EXERCISE TASK
Reproduce each line from the first in the data through the line that contains "drawn GAP apart." exactly; give nothing else.

SOURCE EXCERPT
■ ■ ■ ■ ■ ■ ■

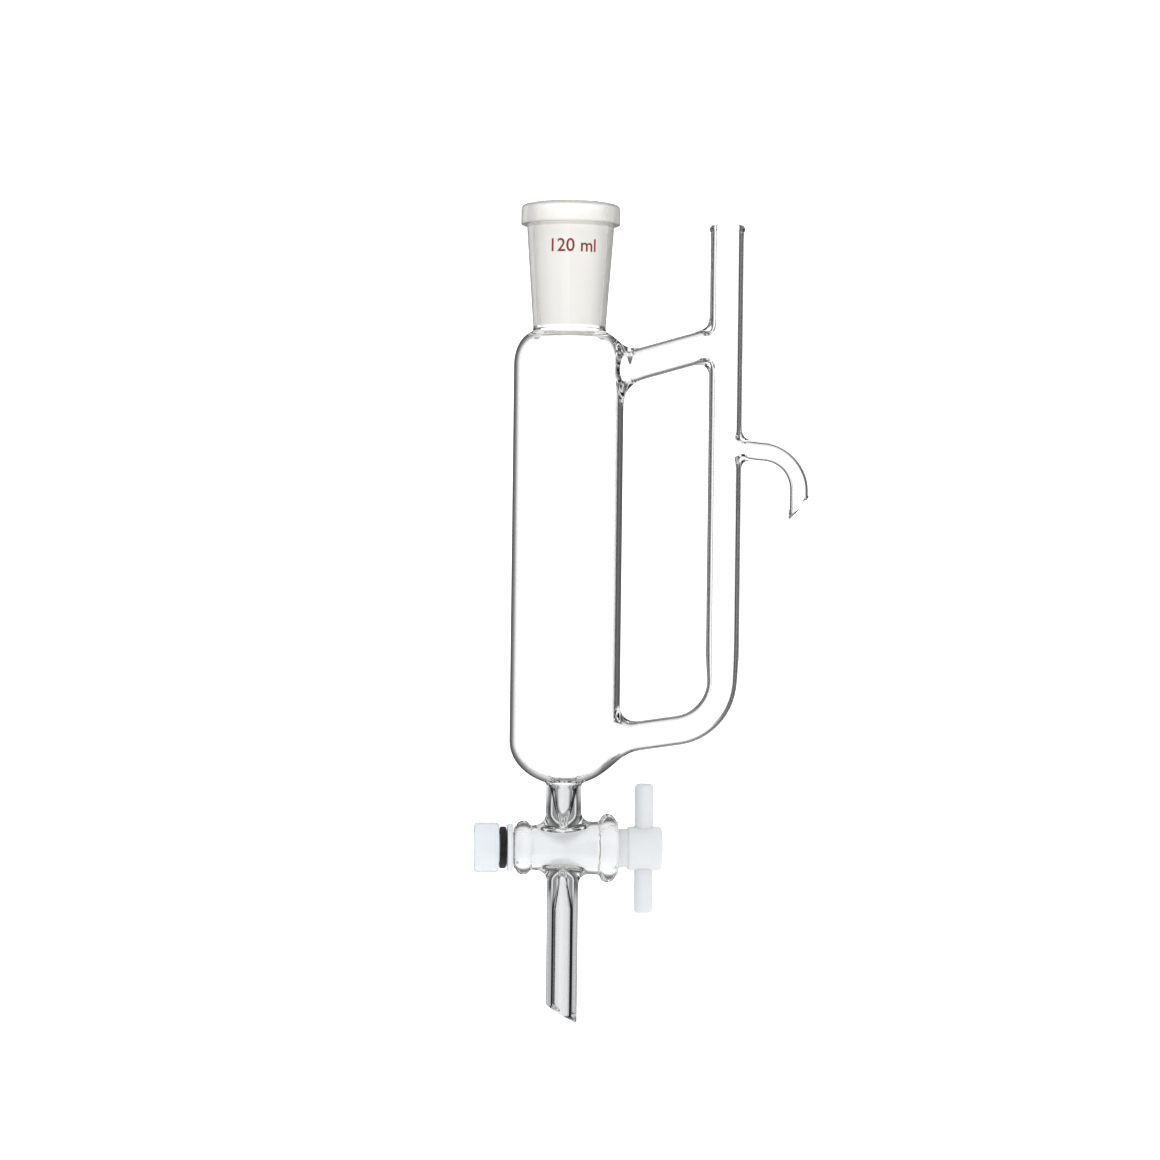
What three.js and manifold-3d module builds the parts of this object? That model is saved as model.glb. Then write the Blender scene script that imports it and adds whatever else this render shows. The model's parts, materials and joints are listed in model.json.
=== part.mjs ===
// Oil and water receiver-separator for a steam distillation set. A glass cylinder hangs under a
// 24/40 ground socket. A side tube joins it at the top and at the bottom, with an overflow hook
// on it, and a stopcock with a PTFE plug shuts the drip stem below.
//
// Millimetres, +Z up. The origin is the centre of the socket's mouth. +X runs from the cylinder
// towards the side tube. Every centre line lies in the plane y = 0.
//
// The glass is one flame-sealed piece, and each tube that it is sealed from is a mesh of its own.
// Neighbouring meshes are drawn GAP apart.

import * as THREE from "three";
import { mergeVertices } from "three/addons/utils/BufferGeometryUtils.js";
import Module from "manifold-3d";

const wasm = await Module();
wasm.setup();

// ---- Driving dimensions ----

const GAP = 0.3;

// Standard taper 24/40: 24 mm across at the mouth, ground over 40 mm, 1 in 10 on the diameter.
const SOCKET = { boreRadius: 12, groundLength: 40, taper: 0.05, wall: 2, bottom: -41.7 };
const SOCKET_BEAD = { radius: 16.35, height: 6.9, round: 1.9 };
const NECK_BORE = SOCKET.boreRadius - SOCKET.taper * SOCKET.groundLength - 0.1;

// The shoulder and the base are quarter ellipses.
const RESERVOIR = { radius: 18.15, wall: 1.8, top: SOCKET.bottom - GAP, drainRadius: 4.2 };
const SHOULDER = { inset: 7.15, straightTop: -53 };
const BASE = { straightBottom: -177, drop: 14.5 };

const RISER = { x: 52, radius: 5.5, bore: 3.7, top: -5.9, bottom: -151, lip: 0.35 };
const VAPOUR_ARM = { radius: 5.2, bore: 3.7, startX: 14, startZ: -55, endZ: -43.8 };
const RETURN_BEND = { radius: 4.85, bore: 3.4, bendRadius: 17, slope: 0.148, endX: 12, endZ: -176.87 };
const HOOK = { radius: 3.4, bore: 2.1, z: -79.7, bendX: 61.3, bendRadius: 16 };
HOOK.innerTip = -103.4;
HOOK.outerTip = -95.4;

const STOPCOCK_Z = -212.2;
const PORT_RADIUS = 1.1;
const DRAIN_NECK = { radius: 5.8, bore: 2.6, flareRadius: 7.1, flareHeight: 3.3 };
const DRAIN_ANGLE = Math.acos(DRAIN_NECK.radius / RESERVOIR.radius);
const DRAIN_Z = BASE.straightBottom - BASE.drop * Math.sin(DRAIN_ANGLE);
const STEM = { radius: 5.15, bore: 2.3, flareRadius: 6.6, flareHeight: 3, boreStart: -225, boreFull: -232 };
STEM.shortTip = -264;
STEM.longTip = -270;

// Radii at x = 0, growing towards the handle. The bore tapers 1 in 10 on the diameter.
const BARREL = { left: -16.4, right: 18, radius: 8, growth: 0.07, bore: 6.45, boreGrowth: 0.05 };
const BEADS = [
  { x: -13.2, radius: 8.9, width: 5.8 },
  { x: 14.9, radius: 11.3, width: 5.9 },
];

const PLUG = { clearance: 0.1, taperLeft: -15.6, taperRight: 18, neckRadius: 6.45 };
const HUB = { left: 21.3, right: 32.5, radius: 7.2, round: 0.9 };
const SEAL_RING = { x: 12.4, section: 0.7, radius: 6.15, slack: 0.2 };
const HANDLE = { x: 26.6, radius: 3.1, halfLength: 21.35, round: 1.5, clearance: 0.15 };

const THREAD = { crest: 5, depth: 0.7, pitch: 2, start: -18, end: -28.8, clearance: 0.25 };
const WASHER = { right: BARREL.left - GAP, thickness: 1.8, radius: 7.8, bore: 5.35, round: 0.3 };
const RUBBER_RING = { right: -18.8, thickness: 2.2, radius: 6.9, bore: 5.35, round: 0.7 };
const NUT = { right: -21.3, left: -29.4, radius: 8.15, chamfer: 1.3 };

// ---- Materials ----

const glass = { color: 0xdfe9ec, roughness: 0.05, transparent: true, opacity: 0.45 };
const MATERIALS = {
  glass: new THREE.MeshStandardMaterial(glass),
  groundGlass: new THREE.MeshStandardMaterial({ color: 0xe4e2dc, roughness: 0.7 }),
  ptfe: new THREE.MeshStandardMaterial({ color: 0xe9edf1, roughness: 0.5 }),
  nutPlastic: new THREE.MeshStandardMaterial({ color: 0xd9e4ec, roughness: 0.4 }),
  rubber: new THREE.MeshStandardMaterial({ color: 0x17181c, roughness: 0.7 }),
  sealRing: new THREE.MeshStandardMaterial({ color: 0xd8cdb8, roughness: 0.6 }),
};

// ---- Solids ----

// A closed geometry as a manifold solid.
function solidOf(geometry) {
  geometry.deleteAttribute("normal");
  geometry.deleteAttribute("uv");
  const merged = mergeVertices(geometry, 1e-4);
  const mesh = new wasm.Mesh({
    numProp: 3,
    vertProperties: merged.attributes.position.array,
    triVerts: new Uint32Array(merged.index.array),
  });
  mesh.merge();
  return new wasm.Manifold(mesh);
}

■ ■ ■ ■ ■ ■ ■

EXERCISE RESULT
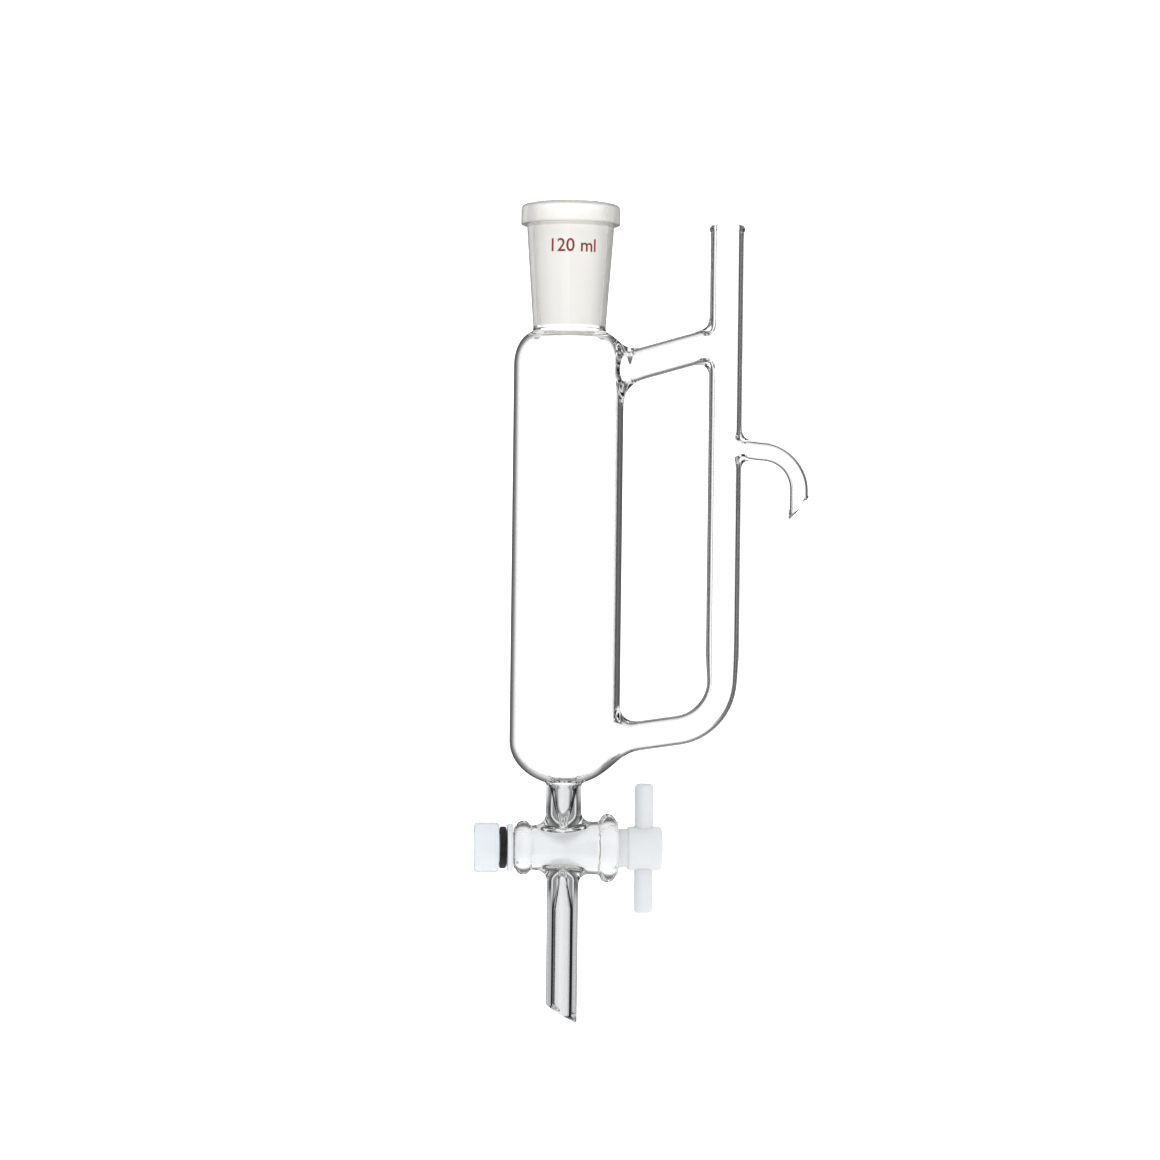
What three.js and manifold-3d module builds the parts of this object? That model is saved as model.glb. Then write the Blender scene script that imports it and adds whatever else this render shows. The model's parts, materials and joints are listed in model.json.
=== part.mjs ===
// Oil and water receiver-separator for a steam distillation set. A glass cylinder hangs under a
// 24/40 ground socket. A side tube joins it at the top and at the bottom, with an overflow hook
// on it, and a stopcock with a PTFE plug shuts the drip stem below.
//
// Millimetres, +Z up. The origin is the centre of the socket's mouth. +X runs from the cylinder
// towards the side tube. Every centre line lies in the plane y = 0.
//
// The glass is one flame-sealed piece, and each tube that it is sealed from is a mesh of its own.
// Neighbouring meshes are drawn GAP apart.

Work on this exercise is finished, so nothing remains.